The amount of metal piled in a vault has little relationship to the value (or quantity) of paper banknotes. In 1779 the Bank of England held 953,066 ounces of gold in reserve. In 1783 this had fallen to 339,261 ounces. One year later, in 1784, it had grown to 1,683,724 ounces. A year after that, it was down to 703,692 ounces, but in 1786 it bounced back up again to 1,535,538 ounces.

These gyrations had no effect on the value of the British pound, which was pegged to gold at 3.89375 pounds per ounce.
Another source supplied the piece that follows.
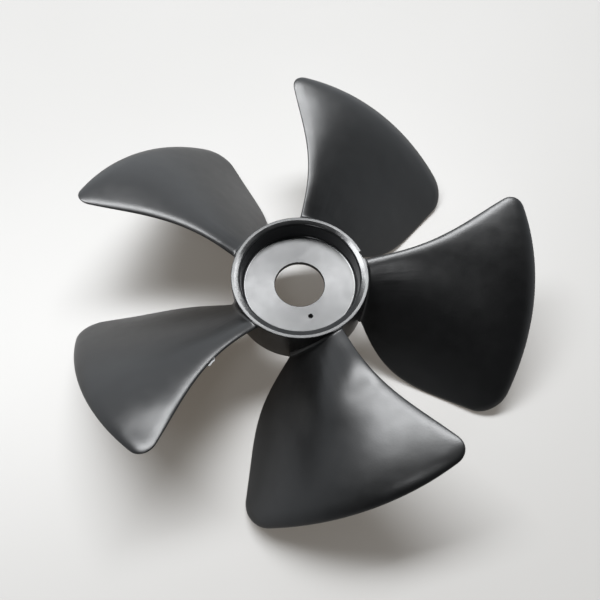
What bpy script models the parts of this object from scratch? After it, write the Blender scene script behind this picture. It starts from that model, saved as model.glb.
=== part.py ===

“A gold standard does not place some artificial limit on the supply of money, nor is the supply of money constrained to the output of gold mines. The supply of base money grows or contracts as necessary to maintain the currency's value in line with the gold parity. Between 1775 and 1900, the U.S. base money supply increased by 163 times–in line with an expanding economy and a population that went from 3.9 million in 1790 to 76.2 million in 1900. Over this 125-year period, the amount of gold in the world increased by about 3.4 times due to mining.

“The only thing that mattered was the value. The dollar maintained its link near $20.67 per ounce throughout the 19th century (with a lapse during the Civil War).”

If sheer quantity mattered, which it does not, the pointlessness of worrying becomes even more obvious if one looks at the inventory of monetary gold by the governments of the world. The United States' holdings, as of January 2011, of 286 million ounces, tower above those of most other countries. (China: 37 million ounces. Russia: 27 million ounces.)

As for making America “dependent on a lot of not very great areas of the world for gold mining?” Charles Dickens' satirized this very sentiment by placing it in the mouth of a particularly dimwitted legislator in Nicholas Nickleby:

'Besides which,' continued Mr Gregsbury, 'I should expect … a few little arguments about the disastrous effects of a return to cash payments and a metallic currency, with a touch now and then about the exportation of bullion, and the Emperor of Russia, and bank notes, and all that kind of thing, which it's only necessary to talk fluently about, because nobody understands it.'

Presumably Sen. Santorum, in referring to “not very great areas of the world,” had in mind the modern version of the “Emperor of Russia,” a favorite bogeyman of those opposed to gold convertibility then as now.

Who condemns gold puts himself on the opposite side of Ronald Reagan, Jack Kemp, and a clear majority of the conservative leaders, especially free market ones. Condemning the gold standard aligns one with leading Obamunists such as Paul Krugman, July 6 New York Times blog post, “The Armageddon Caucus“: “Gold bugs have taken over the GOP,” Think Progress' Marie Diamond that “the …Tea Party groups are determined to make returning to the gold standard a litmus test for GOP presidential candidates….” The Roosevelt Institute's Mike Konczal who wrote on April 27, “Conservatives are … rallying around the gold standard wing of their party.” Or Thomas Frank's July 2011 story in Harper's Magazine condemning gold as “yet another eccentricity of the right-wing fringe has moved into the mainstream of American life.”

As my sainted grandmother used to say, Senator… lie down with dogs, get up with fleas. It is an oddity, one hopes not indicative of anything more than a casual misstatement, to see someone of Sen. Santorum's stature — one who proudly styles himself a conservative — aligning, as Nixon did, with economic ultra-liberals.

Presidential candidates — especially newly prominent ones — deserve an opportunity to grow out of casually held old views. No less respectable a source than the Bank of England, summarized by AOL's DailyFinance recently published a paper showing that the current paper-based monetary system is dramatically inferior to the form of gold standard enjoyed by the world under Bretton Woods —destroyed by President Johnson and then repudiated by President Nixon. Economic growth has been much slower, panics and crashes much more frequent, under the current system than under even a dilute form of gold standard.

The conservative movement respectfully asks those who aspire to the presidency at least to reserve judgment on the critical issue of monetary policy. If unwilling to embrace gold with Dr. Paul or to join with Speaker Gingrich in calling for a gold commission, at least emulate Gov. Romney in maintaining an openness to “look at a whole range of ideas on how to have greater stability in our currency and in our monetary policies.”